There are a variety of festivals each year in Suzhou, ranging from the large official ceremonies to simple traditional public ceremonies, all of which characterizing wonderful performances. Fo examples, Huqiu Music Assemble focuses on elegant style, Suzhou Transcendent Melody on luxury, “Zhashenxian (temple fair)” on complexity, the Stone Lake and Stringed Moon on poetic feeling. Each ceremony represents a historical interpretation.
Silk and Embroidery Culture
Suzhou is not only a garden city but also “the land of silk and articrafts”. During Tang and Song dynasties, Suzhou served as the center of silk in the country; during the Ming and Qing dynasties, the royal high-quality silk fabrics were mostly made from the hands of the Suzhou weavers. Now, the silk fabrics produced in the past 10 year can circle around the earth for 45 times. Thus, Suzhou also enjoys the reputation of “hometown of silk”.

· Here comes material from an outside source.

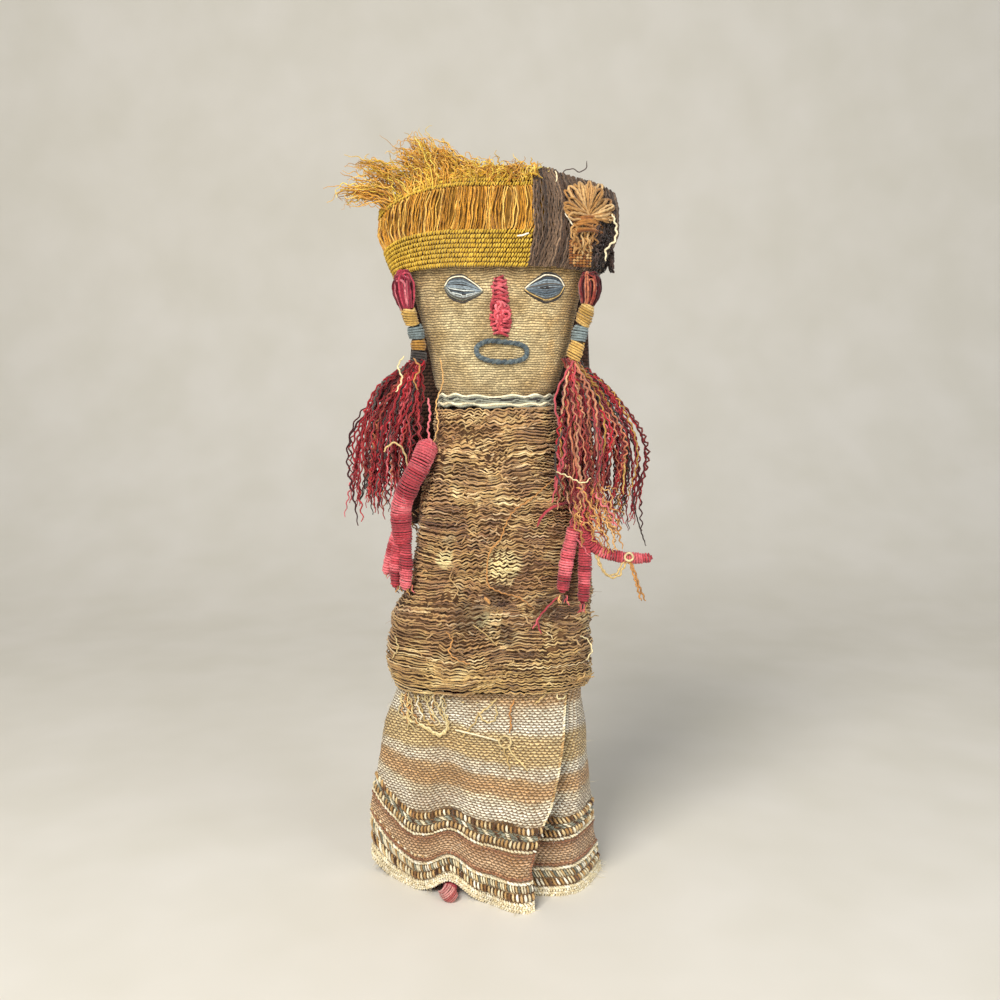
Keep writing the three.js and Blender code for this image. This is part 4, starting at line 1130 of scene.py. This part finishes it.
rosy_tan_wool = wool("rosy tan wool", ["9c5c40", "c08660", "b06a50", "d4a47c", "8a4a38"], 0.35)
tassel_finishes = [crimson_wool, maroon_wool, ochre_wool, grey_wool, coral_wool, cream_wool, rosy_tan_wool]
left_tassel = tassel((-32.2, 30.8, 227.4), ((-48, 27, 218), (-33, 28, 214)), ((-58.5, 21, 196), (-35, 24, 197)),
                     ((-60.6, 19, 164), (-36, 21, 174)), 105, [0, 0, 0, 0, 0, 1, 1, 3, 4], 71)
yarns("tassel_left_yarns", left_tassel, tassel_finishes, ["tassel_left"])
right_tassel = tassel((29.6, 31, 227.9), ((47, 28, 214), (29, 33, 214)), ((58.5, 24, 194), (27, 37, 197)),
                      ((57, 23, 156), (29, 38, 180)), 96, [0, 0, 0, 1, 1, 1, 1, 3, 4, 2], 72)
right_tassel += tassel((29, 32, 227), ((38, 33, 214), (25, 34, 213)), ((39, 37.5, 194), (24.5, 39.5, 196)),
                       ((41, 42, 161), (24, 42.5, 166)), 32, [1, 1, 1, 0, 4, 6, 6], 73)
yarns("tassel_right_yarns", right_tassel, tassel_finishes, ["tassel_right"])

# %% [markdown]
# Eyes, nose and mouth are embroidery. The eyes are long satin stitches side by side, the nose is a column of
# short looped stitches, and the mouth is a plied cord laid in an oval and sewn down.


# %% Eyes, nose and mouth
def on_face(rows, nodes=("head",)):
    """Points on the front of the named solids from rows of x, height and lift."""
    found = [[front(node, x, z, lift) for node in nodes] for x, z, lift in rows]
    return np.array([min(options, key=lambda point: point[1]) for options in found])


def eye(centre_x, centre_z, half_long, half_tall, tilt, point, outline, rng):
    """Satin strands between an eye's two ends. Point is -1 or 1, the side whose end is sharp. Outline is a finish.
    Grey strands under the satin and grey lines just above and below the eye are painted shade.
    """
    strands = []
    s = np.linspace(-1, 1, 9)
    blunt = np.where(s * point > 0, (1 - np.abs(s)) ** 0.75, (1 - np.abs(s) ** 2.4) ** 0.6)
    # Layer 0 is grey yarn under the satin; its dark colour is painted shade between the satin strands.
    for layer, number in ((0, 7), (1, 9)):
        for k in range(number):
            t = (k - (number - 1) / 2) / ((number - 1) / 2) * (0.8 if layer else 0.9)
            x = centre_x + half_long * s * 0.93
            z = centre_z + tilt * s + half_tall * t * blunt + 0.15 * wobble(s * 3, k, 1, 50 + layer)
            lift = 0.1 + 0.35 * layer + 1.3 * np.sqrt(np.clip(1 - s * s, 0, 1)) * math.sqrt(1 - t * t * 0.9)
            lift = lift * rng.uniform(0.82, 1.15)
            finish = 0 if layer else 3
            strands.append((flowing(on_face(zip(x, z, lift)), 0.7), rng.uniform(0.36, 0.46) + 0.2 * (1 - layer), finish))
    # The grey lines at 1.2 and -1.22 are a painted shadow round the eye; the cream line and the outline are threads.
    for t, finish, size, lift in ((1.05, 1, 0.3, 0.9), (1.2, 3, 0.46, 0.2), (-1.22, 3, 0.6, 0.2), (-1.0, outline, 0.3, 0.8)):
        z = centre_z + tilt * s + half_tall * t * np.maximum(blunt, 0.03)
        strands.append((flowing(on_face(zip(centre_x + half_long * s, z, lift + 0 * s)), 0.7), size, finish))
    return strands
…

The famous Suzhou embroidery has a long history. As early as 2,000 years ago in the Spring and Autumn Period, Wu Kingdom applied embroidery skill in texture. During the Ming and Qing dynasties, the style and techniques of Suzhou embroidery is getting more perfect. Suzhou embroidery reached its peak in the Qing Dynasty, and Suzhou then was known as “Embroidery City”.